The choice of this unrealistic scenario seems geared primarily to focus headlines on two sites where license extensions have not been granted and where there is substantial public opposition: Indian Point in New York and California’s Diablo Canyon. But denying license extensions to four reactors and forcing them to close is a far different scenario than shutting down nearly 100 reactors; on a national basis the carbon implications of that four-reactor shutdown would be negligible and, if renewables were the replacement of choice as they almost certainly would be in both states, carbon reductions would actually improve.

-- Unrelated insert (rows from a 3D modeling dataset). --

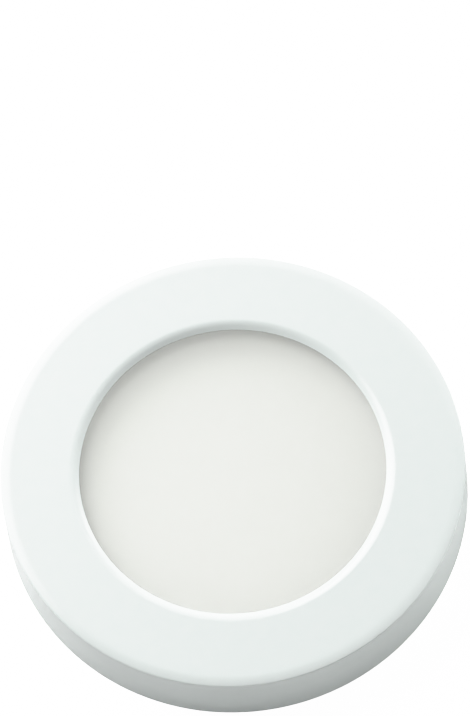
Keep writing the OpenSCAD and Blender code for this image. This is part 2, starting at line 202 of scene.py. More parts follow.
# %% Glossy white plastic
gloss_white, shader = new_material("gloss_white", (0.832, 0.885, 0.866), roughness=0.24)
shader.inputs["IOR"].default_value = 1.49
ripple = place_noise(gloss_white, grain_mm=2.2)
add_bump(gloss_white, shader, ripple, height_mm=0.0016)
vary_colour(gloss_white, shader, ripple, dark=(0.826, 0.881, 0.862), light=(0.838, 0.889, 0.87))
dress(gloss_white, "housing")

# %% [markdown]
# The diffuser is frosted acrylic. Light goes through it, scatters, reaches the white film behind the clear
# guide and comes back. That depth gives the soft shade along the edge nearest the lamp.
# Real glass would need many light bounces, and turns dark and noisy in a small render. Here each face of the
# disc stops a share of the light, and the rest simply passes on. A slanting look meets more of the face, so
# more is stopped there. The far face, seen from inside, has a share of its own: it catches the lip's shadow
# a little deeper, as the body of real opal does.

# %% Frosted and clear acrylic
def see_through(material, shader, facing, grazing, far_face):
    weight = add_node(material, "ShaderNodeLayerWeight", Blend=0.35)
    near_face = add_node(material, "ShaderNodeMapRange")
    near_face.inputs["To Min"].default_value = facing
    near_face.inputs["To Max"].default_value = grazing
    link(material, weight.outputs["Facing"], near_face.inputs["Value"])
    geometry = add_node(material, "ShaderNodeNewGeometry")
    stopped = add_node(material, "ShaderNodeMix")
    link(material, geometry.outputs["Backfacing"], stopped.inputs["Factor"])
    link(material, near_face.outputs["Result"], stopped.inputs["A"])
    stopped.inputs["B"].default_value = far_face
    link(material, stopped.outputs["Result"], shader.inputs["Alpha"])


opal, shader = grained("opal", (0.925, 0.94, 0.9), roughness=0.45, grain_mm=0.12, height_mm=0.0006)
see_through(opal, shader, facing=0.12, grazing=0.8, far_face=0.5)
dress(opal, "diffuser")

clear_acrylic, shader = new_material("clear_acrylic", (0.985, 0.99, 0.99), roughness=0.02)
polish = place_noise(clear_acrylic, grain_mm=1.5)
vary_roughness(clear_acrylic, shader, polish, smooth=0.015, rough=0.04)
see_through(clear_acrylic, shader, facing=0.01, grazing=0.15, far_face=0)
dress(clear_acrylic, "light_guide")

# %% [markdown]
# The film behind the guide is the whitest thing in the light. On the real one, light goes back and forth
# between film and diffuser many times. A faint glow of the film stands for those bounces.

# %% White reflector film
film_white, shader = grained("film_white", (0.95, 0.955, 0.94), 0.5, grain_mm=0.6, height_mm=0.002)
shader.inputs["Emission Color"].default_value = (1, 1, 0.985, 1)
shader.inputs["Emission Strength"].default_value = 0.39
dress(film_white, "reflector_film")

# %% [markdown]
# The foam pad is full of tiny closed bubbles. Voronoi cells are the usual way to draw bubbles: each point
# knows how far the nearest centre is, and that distance makes both the dimple and a painted shade that
# darkens its bottom.
# The thermal pad is soft silicone over a glass net. The same cells, laid out without chance and measured
# square, make the net.

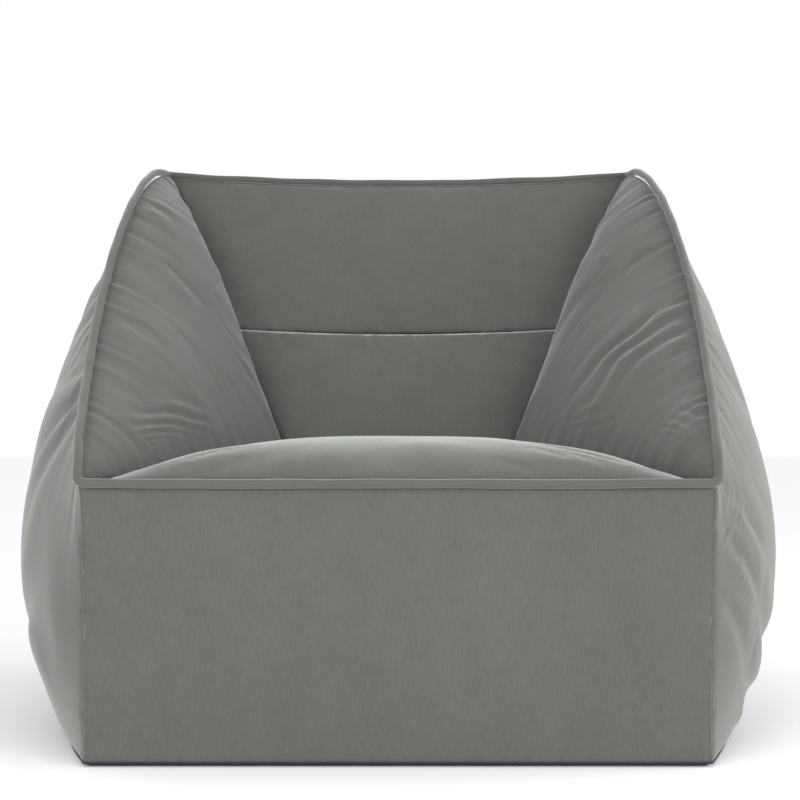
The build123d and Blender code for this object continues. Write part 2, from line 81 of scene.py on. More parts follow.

In fact, under the Clean Power Plan (CPP), as we’ve reported, the EPA assumes that most retiring nuclear capacity would indeed be replaced by renewables; thus the final version of the Plan offered no special help to keep existing reactors open. That view was supported by the Energy Information Administration’s analysis of the plan, which found that about the only thing nuclear power does under the plan is stifle the development of solar power.
Third Way’s preferred scenario is where all U.S. reactors operate at least 60 years (apparently whether they are able to safely or economically or not doesn’t matter to Third Way). Even then, Third Way says we won’t meet CPP goals because of rising electricity demand (unless more new nuclear is built, presumably). But, as we noted above, electricity demand has been falling, not rising, and there is little reason to think that trend will change. And, like IEA, Third Way also underestimates renewables deployment, believing that it will be the minimum required under existing state mandates, rather than the larger amount actually being deployed.
Both of these reports are based on wishful thinking by nuclear advocates–in the sense that they clearly wish things were different for their preferred industry. Third Way’s report is essentially dishonest–conjuring up unrealistic scenarios in order to try to scare up some pro-nuclear headlines–but because of that is unlikely to prove very effective or meaningful.
As Greenpeace’s Jan Haverkamp points out, however, the IEA/NEA appears to have a different endgame in mind: “This study clearly targets at the Paris COP and tries to instill the idea that nuclear needs to get subsidies in the form of credit guarantees and price guarantees and then that will be the silver bullet.”
And that brings us back to that more familiar refrain from the nuclear industry: give us more ratepayer bailouts and more taxpayer subsidies and everything will be just fine. The problem for the industry is that fewer and fewer people are singing that song. And it’s more wishful thinking on their part that that stale chorus will ever be popular again.